La Paternité de la première Personne divine ne nous autorise aucunement à la représenter comme homme barbu. Dans ses Règles Morales (Profession de Foi), saint Basile écrit : «Le mot «Père», si nous l’employons pour Dieu absolument dans le même sens que pour nous, nous manquons de respect, car il recouvre et la passion, et le sperme, et l’ignorance, et la faiblesse, et toutes choses de ce genre.» C’est d’une manière métaphorique qu’il faut concevoir la Paternité de Dieu, car saint Grégoire le Théologien dit : «Aussi devons-nous regarder comme indispensable d’appliquer à la Divinité dans un sens métaphorique les mots qui désignent ici-bas la paternité.» (5e Discours Théologique, 7). Et plus loin : «L’Écriture dit que Dieu dort, qu’Il se réveille, qu’Il S’irrite, qu’Il marche, qu’Il a pour trône les chérubins.

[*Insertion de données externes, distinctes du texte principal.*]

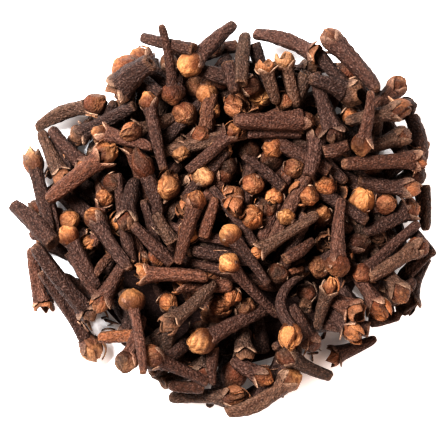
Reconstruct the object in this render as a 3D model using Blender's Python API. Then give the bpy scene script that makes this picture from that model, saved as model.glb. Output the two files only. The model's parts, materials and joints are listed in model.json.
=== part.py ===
"""Loose heap of dried whole cloves, as it lies on a flat surface.

One solid, clove_heap: a low bumpy core with the cloves that show fused on, out to the heap's uneven outline.
The heap is laid clove by clove over a height map, so that each one rests on what is already there.
Sizes and places here are in millimetres. The mesh is made in metres, with the origin at the middle of the base.
"""
import math
import random
from dataclasses import dataclass

import bmesh
import bpy
import numpy as np
from mathutils import Matrix, Vector

MM = 0.001

# The heap
HEAP_RADIUS = 41.0
FILL_RADIUS = 35.0
FILL_HEIGHT = 18.0
EDGE_HEIGHT = 5.0
FILL_CURVE = 2.2
CORE_RADIUS = 31.0
CORE_HEIGHT = 9.5
CORE_CURVE = 0.7
MIDDLE_X = 0.07
MIDDLE_Y = -0.48

# The mean clove
CLOVE_LENGTH = 15.0
CLOVE_LENGTH_SPREAD = 1.5
BALL_DIAMETER = 4.4
BALL_SPREAD = 0.4
STEM_DIAMETER = 3.0
STEM_SPREAD = 0.3
TAIL_TAPER = 0.72
SETTLE = 0.3
WEDGE = 1.0
BALANCE = 0.55
MAX_TILT = 0.45

# Where a clove's width changes, in shares of its length, and its width there in shares of its stem or ball
BARE_PLACES = (0.0, 0.1, 1.0)
BARE_WIDTHS = (0.6, 0.9, 0.9)
TAIL_END = 0.08
NECK_FLARE = 0.1
NECK_BACK = 2.1
STEM_WIDTHS = (0.5, TAIL_TAPER, 1.0)
BALL_WIDTHS = (1.05, 1.0, 0.35)

# How the heap is laid
SEED = 27
CELL = 0.5
MAP_REACH = 52.0
STATION = 0.8
ACROSS = (-0.85, -0.45, 0.0, 0.45, 0.85)
GAP_SLOPE = 4.0
TRIES = 30
BASE_CLOVES = 60
BASE_RING = (28.0, 37.0)
UNDER_CLOVES = 150
UNDER_LIMIT = 0.0
PLUG_CLOVES = 30
LAST_CLOVES = 80
LAST_LIMIT = 4.0
HIDING_COST = 14.0
GAP_COST = 60.0
TILT_COST = 4.0
OUTSIDE_COST = 4.0
LOOSE_INSET = 1.5
UPRIGHT_LENGTH = 13.0
UPRIGHT_STEM = 2.7
UPRIGHT_DROP = 0.88
UPRIGHT_TAIL = 2.0
UPRIGHT_RISE = 0.75
UPRIGHT_BELOW_FILL = 1.5
BALL_SPOT = 1.6

# How often each colour and kind is drawn among the loose cloves, and each kind among those that stand
COLOUR_WEIGHTS = {"tan": 16, "brown": 44, "orange": 10, "dark": 26, "bright": 4}
LOOSE_WEIGHTS = {"ball": 50, "open": 16, "bud": 8, "crumpled": 14, "stem": 12}
PLUG_WEIGHTS = {"ball": 35, "open": 20, "bud": 10, "crumpled": 35}

# The fused solid
SHOWN_CLOVES = 94
SHOWN_CELLS = 14
CROWDING = 0.75
CROWDING_REACH = 1.5
CORE_DEPTH = 2.8
CORE_INSET = 1.8
CORE_JUT = 1.0
CORE_SIDES = 34
CORE_RINGS = 14
CORE_RIM = 1.2
CORE_BELOW_AXIS = 0.5
CORE_HOLD = 1.0
CORE_BLUR = 1.5
CLOVE_SIDES = 8
CLOVE_ROLL = 15.0
NECK_LENGTH = 1.8
STEM_END = 0.83
SOLVER = "EXACT"
WELD = 1e-6
FLAT = 1e-6

# Sections of each kind of head in shares of the ball's radius: how far back from the tip, how wide, and how far every
# other corner stands out; then how far the head's end lies beyond the tip
BALL_SECTIONS = ((1.9, 0.8, 1.56), (1.0, 1.0, 1.0), (0.25, 0.6, 1.0))
HEAD_SECTIONS = {
    "ball": BALL_SECTIONS,
    "crumpled": BALL_SECTIONS,
    "open": ((0.9, 0.85, 1.0), (0.0, 0.75, 1.67)),
    "bud": ((1.9, 1.0, 1.0), (0.8, 0.75, 1.0)),
}
HEAD_END = {"ball": 0.0, "crumpled": 0.0, "open": -0.7, "bud": 0.2}

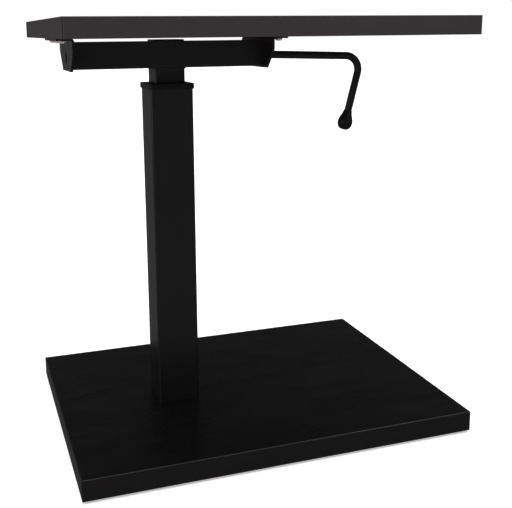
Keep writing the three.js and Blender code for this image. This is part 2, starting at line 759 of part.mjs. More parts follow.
addInnerTube();
addLowerGuide();
addHeadPlate();
addPistonRod();
addReleaseRod();
addBeam();
addEndPlates();
addDesktop();
addTopScrews();
addPivotBracket();
addPivotPin();
addLever();

export default desk;
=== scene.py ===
"""The looks of a height adjustable standing desk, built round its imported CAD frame."""
import json
from math import cos, pi, radians, sin, tan

import bmesh
import bpy
from mathutils import Matrix, Vector


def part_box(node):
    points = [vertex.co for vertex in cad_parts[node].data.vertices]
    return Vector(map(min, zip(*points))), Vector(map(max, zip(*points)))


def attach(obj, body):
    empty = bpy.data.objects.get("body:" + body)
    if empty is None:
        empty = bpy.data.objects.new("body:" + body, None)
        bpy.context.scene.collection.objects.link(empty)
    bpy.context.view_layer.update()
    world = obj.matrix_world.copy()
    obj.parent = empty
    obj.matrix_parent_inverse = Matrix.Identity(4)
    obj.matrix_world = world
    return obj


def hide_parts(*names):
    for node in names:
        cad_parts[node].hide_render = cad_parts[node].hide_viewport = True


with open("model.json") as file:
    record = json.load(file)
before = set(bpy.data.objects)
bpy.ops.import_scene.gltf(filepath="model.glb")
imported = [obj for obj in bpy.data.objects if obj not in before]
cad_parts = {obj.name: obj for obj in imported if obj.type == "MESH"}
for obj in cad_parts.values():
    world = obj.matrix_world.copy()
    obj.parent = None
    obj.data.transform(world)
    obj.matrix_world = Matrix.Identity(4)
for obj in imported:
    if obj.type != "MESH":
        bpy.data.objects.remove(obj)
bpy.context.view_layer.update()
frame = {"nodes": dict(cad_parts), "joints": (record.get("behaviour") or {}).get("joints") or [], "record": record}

MM = 0.001

# ------------------------------------------------------------------ camera

CAMERA_PLACE = (-0.4817, -1.4093, 0.7084)
CAMERA_YAW = radians(18.69)
CAMERA_PITCH = radians(12.07)
CAMERA_ROLL = radians(0.53)
CAMERA_LENS = 57.63
CAMERA_SENSOR = 36
CAMERA_SHIFT = (0.0383, -0.0928)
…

Mais Dieu a-t-Il jamais été soumis à ces faiblesses ? As-tu jamais entendu dire qu’Il ait un corps ?» (5e Discours Théologique, 22).
On objectera peut-être que c’est donc dans un sens métaphorique que Dieu le Père est figuré sur les icônes. Où S’est jamais rendu visible le Père comme homme (hormis à Abraham sous le chêne de Mambré) ? L’Esprit saint S’est montré métaphoriquement sous forme de colombe, de flamme, etc., mais Dieu le Père ne S’est manifesté que sous la forme divine qui est indicible. Saint Étienne qui l’a vu n’a pas fait de description et l’Ancien des jours dont le prophète Daniel fait la description S’est montré sous la forme du Christ. Saint Diadoque explique : «Dans la Forme et la Gloire du Fils, le Père, qui n’a pas de forme, Se montrera à nous.» (Vision, 14-15).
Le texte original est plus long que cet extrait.